--- Begin DATA FOR THIS EXERCISE ---
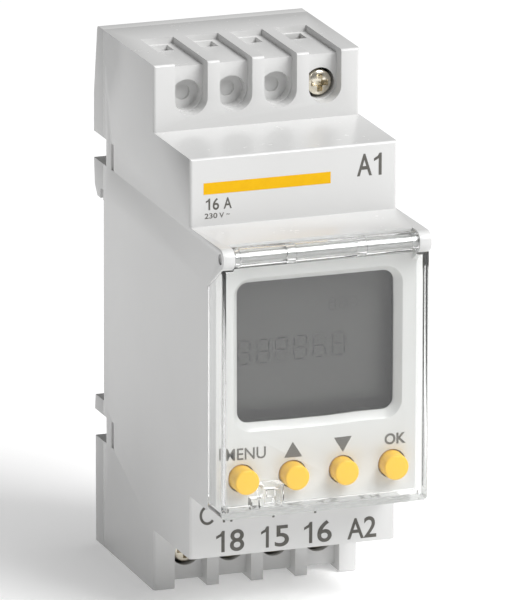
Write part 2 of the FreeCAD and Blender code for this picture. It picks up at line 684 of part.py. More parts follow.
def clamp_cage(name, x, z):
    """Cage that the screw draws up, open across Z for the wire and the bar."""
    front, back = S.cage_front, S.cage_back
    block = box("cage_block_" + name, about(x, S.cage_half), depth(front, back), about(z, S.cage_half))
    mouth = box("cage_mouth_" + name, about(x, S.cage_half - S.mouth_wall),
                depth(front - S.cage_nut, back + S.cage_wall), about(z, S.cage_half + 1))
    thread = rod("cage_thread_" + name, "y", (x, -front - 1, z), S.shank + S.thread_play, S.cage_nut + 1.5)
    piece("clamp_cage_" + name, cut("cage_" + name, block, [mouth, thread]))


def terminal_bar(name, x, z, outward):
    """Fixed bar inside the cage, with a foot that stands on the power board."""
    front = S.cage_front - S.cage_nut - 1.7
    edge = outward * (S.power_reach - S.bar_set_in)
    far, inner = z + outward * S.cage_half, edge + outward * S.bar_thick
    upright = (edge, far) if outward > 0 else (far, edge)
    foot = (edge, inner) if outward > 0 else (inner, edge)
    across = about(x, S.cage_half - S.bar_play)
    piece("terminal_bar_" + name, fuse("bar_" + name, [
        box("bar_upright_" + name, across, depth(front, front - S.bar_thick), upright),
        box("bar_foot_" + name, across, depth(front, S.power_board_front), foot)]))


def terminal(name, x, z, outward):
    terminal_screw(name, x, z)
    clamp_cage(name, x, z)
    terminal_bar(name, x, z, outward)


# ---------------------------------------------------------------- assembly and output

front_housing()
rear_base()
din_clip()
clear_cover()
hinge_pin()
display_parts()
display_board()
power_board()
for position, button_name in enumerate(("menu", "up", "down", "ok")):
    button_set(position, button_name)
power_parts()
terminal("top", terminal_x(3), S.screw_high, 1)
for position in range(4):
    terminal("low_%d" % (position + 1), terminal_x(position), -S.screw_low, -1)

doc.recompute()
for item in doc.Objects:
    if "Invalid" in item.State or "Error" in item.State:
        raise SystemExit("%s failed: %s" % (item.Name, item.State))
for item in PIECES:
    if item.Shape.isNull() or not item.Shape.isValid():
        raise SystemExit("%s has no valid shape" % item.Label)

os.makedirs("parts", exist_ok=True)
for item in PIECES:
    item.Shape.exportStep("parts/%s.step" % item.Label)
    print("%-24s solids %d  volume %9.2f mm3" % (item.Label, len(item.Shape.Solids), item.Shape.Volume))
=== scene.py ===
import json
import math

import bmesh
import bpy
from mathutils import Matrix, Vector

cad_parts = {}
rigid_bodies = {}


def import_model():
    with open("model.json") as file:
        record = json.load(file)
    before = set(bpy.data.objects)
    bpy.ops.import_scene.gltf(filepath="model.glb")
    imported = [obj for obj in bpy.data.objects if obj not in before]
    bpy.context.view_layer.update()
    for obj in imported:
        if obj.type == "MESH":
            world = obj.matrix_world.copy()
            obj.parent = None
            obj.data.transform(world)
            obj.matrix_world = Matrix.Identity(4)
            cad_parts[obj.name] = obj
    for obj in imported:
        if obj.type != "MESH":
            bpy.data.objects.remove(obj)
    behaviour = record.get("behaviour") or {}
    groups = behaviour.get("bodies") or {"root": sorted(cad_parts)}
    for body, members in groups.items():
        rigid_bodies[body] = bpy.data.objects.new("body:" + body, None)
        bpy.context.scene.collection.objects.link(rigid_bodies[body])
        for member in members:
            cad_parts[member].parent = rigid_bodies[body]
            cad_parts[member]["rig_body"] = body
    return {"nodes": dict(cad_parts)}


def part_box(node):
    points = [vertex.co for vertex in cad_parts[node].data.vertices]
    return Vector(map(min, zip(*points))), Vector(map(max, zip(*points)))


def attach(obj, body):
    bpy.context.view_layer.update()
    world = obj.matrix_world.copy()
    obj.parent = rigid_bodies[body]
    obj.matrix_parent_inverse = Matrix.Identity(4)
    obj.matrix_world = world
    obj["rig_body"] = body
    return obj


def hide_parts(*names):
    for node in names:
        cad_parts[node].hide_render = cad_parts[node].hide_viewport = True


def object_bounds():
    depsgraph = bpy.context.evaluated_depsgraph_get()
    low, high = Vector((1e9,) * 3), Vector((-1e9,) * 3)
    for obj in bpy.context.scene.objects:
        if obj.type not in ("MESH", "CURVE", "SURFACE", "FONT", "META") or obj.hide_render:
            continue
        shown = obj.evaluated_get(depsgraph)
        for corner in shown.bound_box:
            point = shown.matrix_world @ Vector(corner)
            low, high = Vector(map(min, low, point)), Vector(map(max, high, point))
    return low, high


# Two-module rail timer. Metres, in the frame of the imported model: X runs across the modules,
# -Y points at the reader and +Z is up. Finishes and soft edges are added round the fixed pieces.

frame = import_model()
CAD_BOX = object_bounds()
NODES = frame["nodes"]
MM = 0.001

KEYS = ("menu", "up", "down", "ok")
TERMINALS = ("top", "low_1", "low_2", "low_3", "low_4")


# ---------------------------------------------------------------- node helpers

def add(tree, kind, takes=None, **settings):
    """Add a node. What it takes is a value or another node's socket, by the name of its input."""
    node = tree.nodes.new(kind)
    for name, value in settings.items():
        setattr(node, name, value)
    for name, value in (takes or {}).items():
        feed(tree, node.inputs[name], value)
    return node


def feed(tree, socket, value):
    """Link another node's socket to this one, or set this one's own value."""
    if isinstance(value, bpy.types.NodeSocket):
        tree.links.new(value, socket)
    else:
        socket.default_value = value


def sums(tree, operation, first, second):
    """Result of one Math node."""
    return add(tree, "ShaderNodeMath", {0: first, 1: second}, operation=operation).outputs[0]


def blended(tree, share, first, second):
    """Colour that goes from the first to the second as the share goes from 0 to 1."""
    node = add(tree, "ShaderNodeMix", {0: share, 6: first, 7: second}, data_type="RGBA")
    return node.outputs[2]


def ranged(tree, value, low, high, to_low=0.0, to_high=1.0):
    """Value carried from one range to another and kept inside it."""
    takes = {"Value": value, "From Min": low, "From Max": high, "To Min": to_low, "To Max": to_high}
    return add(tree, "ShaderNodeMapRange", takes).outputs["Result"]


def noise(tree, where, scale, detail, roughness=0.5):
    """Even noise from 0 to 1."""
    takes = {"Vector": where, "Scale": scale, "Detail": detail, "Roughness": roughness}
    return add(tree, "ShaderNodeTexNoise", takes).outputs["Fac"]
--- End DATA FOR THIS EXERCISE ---
--- Begin DATA FOR THIS EXERCISE ---
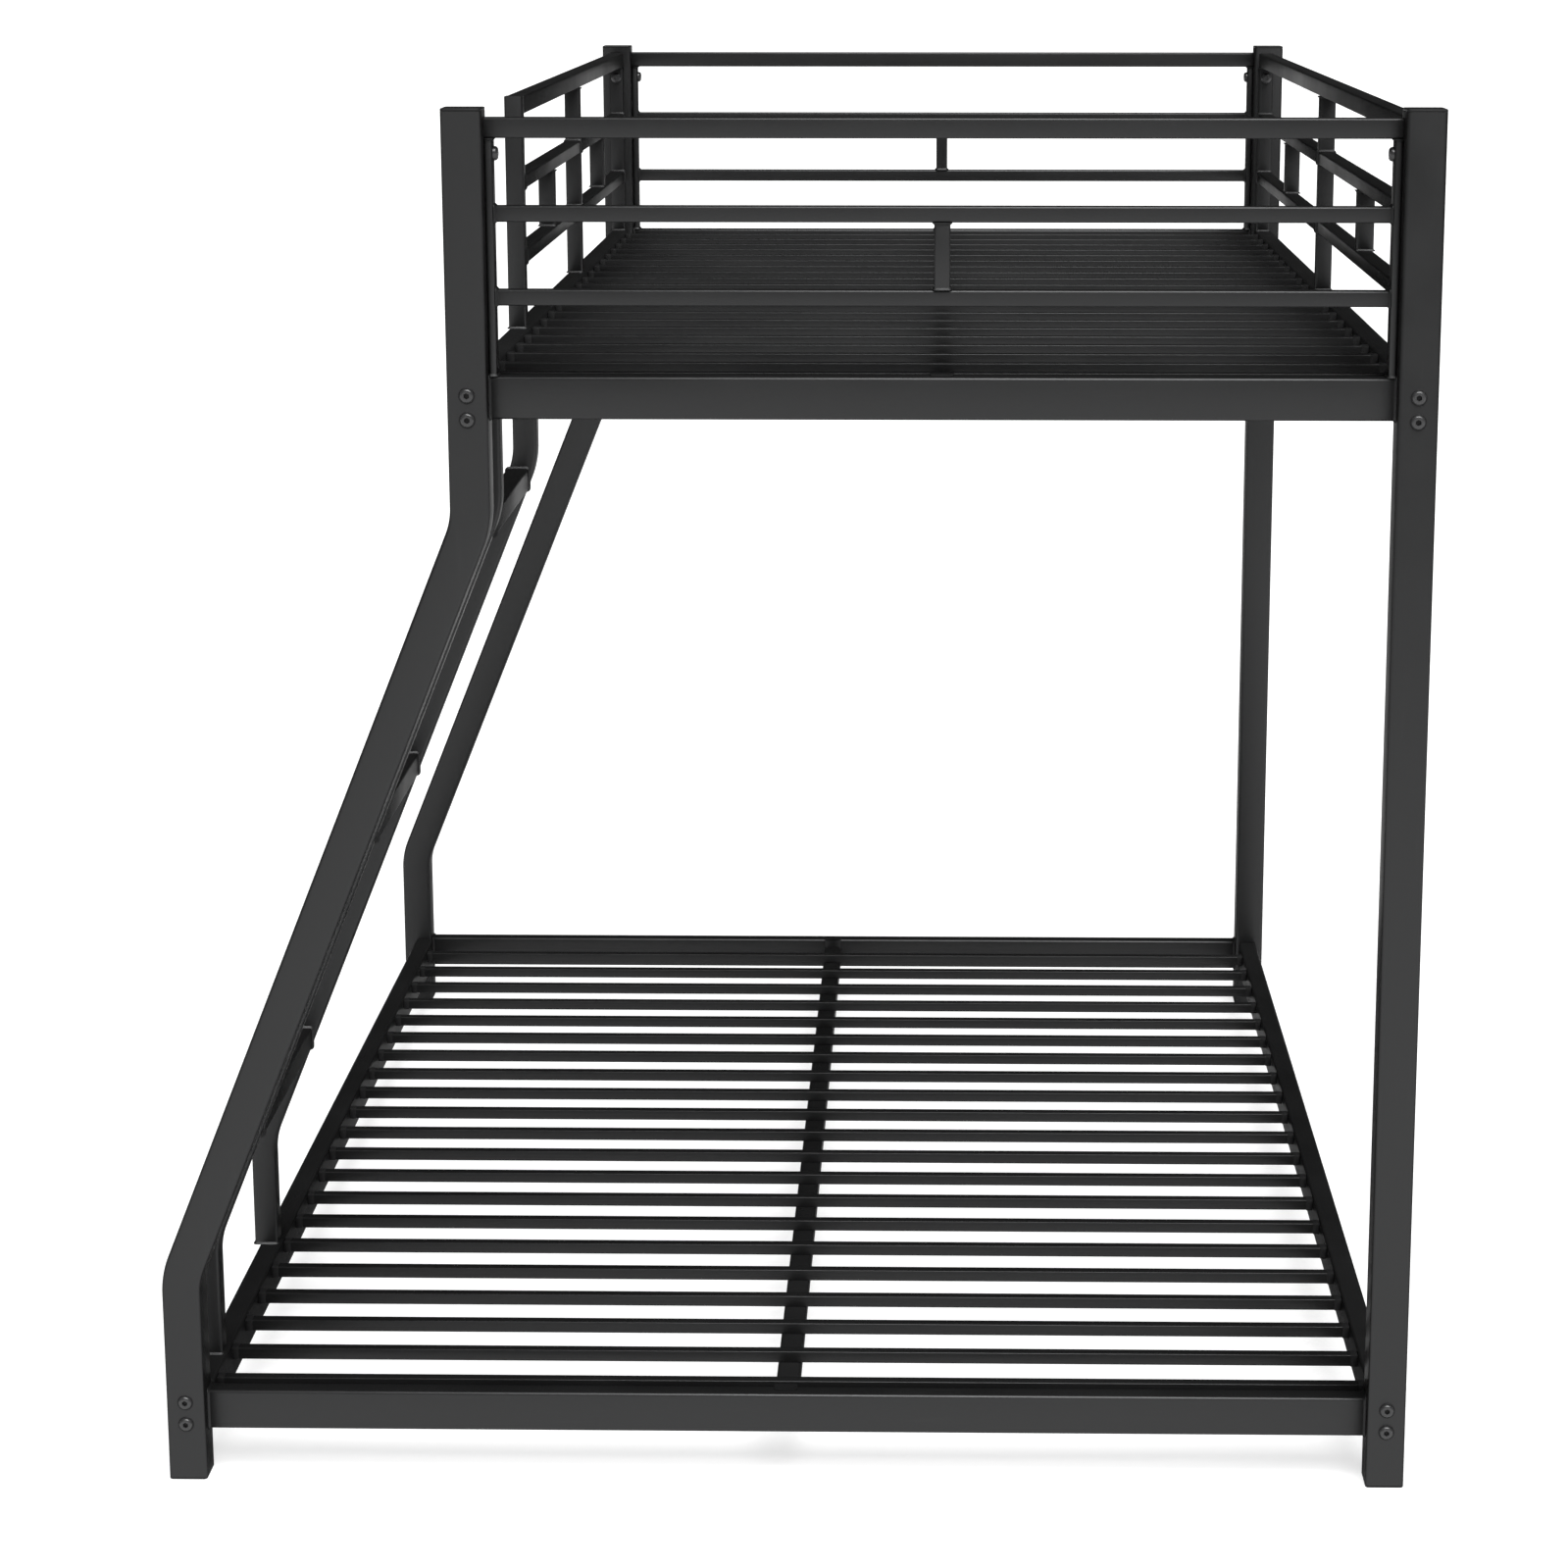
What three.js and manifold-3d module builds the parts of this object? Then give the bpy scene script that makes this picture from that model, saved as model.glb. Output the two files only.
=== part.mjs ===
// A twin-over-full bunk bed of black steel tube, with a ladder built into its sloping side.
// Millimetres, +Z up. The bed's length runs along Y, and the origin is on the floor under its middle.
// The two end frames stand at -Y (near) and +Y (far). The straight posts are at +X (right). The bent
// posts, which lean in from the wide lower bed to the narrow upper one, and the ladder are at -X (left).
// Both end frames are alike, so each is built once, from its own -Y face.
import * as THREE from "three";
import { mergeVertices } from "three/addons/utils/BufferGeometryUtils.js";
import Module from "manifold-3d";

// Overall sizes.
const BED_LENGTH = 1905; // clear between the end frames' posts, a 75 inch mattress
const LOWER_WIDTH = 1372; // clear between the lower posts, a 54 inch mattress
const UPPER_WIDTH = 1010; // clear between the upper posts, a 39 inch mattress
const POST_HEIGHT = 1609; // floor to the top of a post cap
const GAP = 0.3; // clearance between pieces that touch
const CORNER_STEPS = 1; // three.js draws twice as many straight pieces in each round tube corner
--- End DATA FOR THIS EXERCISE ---
Provide the number of lines in these entries that hold the word "three", without any accompanying text.

4